Appellant testified at the hearing on the voluntariness of his written statement and stated that he was in fear of his safety when he signed the statement and that one officer had slapped and threatened him during the Saturday afternoon interrogation. This allegation was denied by that officer on the witness stand.
Under the facts presented, we find no unreasonable delay in taking appellant before a magistrate, and there appears to be no abuse of discretion in the trial judge's admission of the statement into evidence. The fact that appellant was arrested without a warrant and was not taken forthwith before a magistrate does not, standing alone, vitiate the confession.
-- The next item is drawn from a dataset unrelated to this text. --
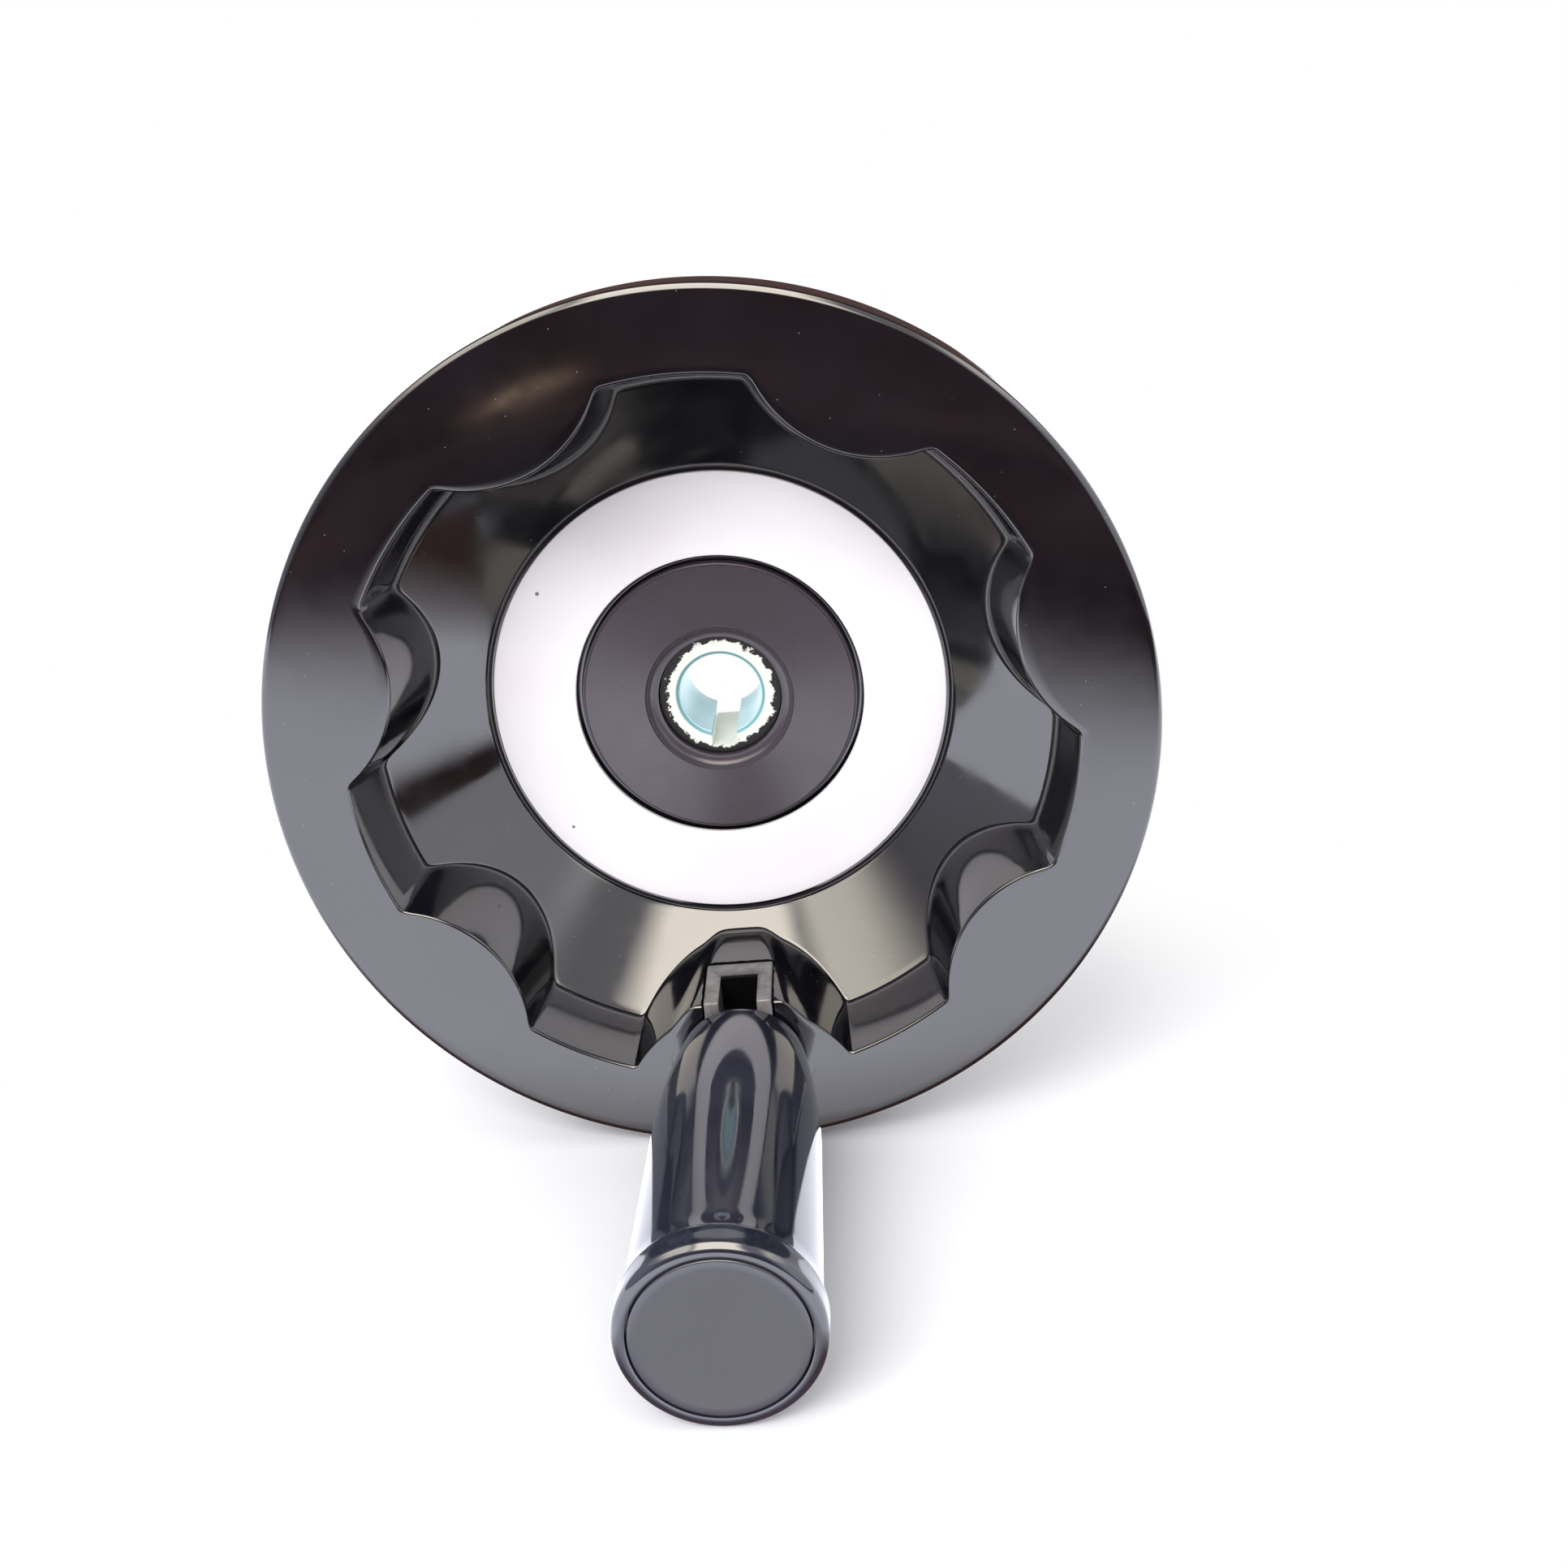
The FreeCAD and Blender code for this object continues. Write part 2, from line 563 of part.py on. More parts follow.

Creswell v. State, Tex.Cr.App., 387 S.W.2d 887; Marrufo v. State, 172 Tex.Cr.R. 398, 357 S.W.2d 761. It is apparent from the record that appellant persisted in his desire to make a statement even after he was taken before a magistrate. He did not suffer from prolonged interrogation nor, according to all testimony but his own, was he treated in a manner contrary to the spirit or provisions of the Code of Criminal Procedure, 1925, the statutory law then in effect. There appears no causal connection between the making of the statement and the arrest without warrant or the failure to take appellant before a magistrate at the time of that arrest. Appellant's contentions are therefore overruled.
An examination of appellant's remaining informal bills of exception discloses no reversible error, and the judgment is affirmed.